Without reduction targets, what was achieved in Bali?

"We've created incentives to make it attractive for countries to act on
climate change," said de Boer at the meeting's final press conference.
"We're creating carrots here, and maybe, if need be, later on we'll
make sticks to encourage people."

The biggest carrot is to allow rich countries to buy carbon credits
from countries that preserve their existing tropical forests.
Deforestation is responsible for 20 to 25 percent of global carbon
emissions.

Those carrots left some in the NGO sector fuming.

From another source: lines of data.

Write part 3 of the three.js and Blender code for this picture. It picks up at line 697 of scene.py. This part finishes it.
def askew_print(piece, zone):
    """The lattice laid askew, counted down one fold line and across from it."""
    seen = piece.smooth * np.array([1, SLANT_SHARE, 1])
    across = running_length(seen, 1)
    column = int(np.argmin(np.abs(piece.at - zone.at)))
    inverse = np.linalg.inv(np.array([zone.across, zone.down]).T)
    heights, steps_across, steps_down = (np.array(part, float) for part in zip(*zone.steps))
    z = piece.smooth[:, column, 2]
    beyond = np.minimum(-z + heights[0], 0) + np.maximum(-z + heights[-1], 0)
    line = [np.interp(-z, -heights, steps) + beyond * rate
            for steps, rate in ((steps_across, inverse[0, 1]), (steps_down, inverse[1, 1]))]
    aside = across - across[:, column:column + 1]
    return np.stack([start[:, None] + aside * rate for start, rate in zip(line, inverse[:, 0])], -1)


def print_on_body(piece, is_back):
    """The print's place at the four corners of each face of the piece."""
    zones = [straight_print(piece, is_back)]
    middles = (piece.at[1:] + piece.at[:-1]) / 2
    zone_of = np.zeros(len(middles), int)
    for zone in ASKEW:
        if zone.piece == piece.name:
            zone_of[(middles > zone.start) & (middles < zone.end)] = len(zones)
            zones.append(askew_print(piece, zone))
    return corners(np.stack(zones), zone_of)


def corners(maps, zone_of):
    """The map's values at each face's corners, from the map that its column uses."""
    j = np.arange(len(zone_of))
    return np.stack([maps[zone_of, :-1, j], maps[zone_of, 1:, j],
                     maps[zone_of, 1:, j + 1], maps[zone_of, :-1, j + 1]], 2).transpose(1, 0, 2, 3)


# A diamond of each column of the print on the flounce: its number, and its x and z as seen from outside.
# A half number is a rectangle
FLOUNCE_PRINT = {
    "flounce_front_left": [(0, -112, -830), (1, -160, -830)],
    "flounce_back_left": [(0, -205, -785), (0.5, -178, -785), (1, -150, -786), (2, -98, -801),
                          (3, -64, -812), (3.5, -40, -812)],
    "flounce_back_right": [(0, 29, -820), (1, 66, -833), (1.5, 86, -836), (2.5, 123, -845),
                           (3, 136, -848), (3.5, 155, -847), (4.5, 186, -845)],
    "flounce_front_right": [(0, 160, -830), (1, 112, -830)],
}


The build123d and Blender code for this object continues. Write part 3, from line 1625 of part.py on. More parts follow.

"It's all about how to make a profit out of the climate crisis," said
Simone Lovera of the Global Forest Coalition, an environmental NGO
based in Paraguay.

"Corporate interests are dominating and taking over this conference,"
Lovera told IPS from Nusa Dua, Bali.

Rather than buying credits to pollute, rich countries should be
reducing their emissions at source, she said. The UNFCCC has made a big
mistake by encouraging the business sector to become heavily involved
in the process. The survival of entire countries are at stake and it's
absolutely impossible for them to participate, said Lovera, who has
attended many climate conferences.

While the principles of sustainable development were largely being
ignored in Bali, Lovera said there were still hopeful signs, such as
the Dutch agreement to stop subsidising oil palm for use as biodiesel
and Norway's 2.8-billion-dollar commitment to help developing countries
that preserve their forests. And Germany announced it would cut its
emissions by 40 percent by 2020.

Most NGOs issued statements congratulating delegates on achieving an
agreement but saying the Bali roadmap is vague, and lacking ambition.
And everyone is waiting for the Bush administration to leave office,
setting up enormous expectations for the country's new president.

"Politicians can no longer say they didn't know climate change is a
serious and urgent issue," Hans Verolme, director of WWF's Global
Climate Change Programme, said a month ago at the formal release of the
IPCC Synthesis Report.

"Bali will show the world what they are ready to do," Verolme told IPS.

At the moment, just a small step forward.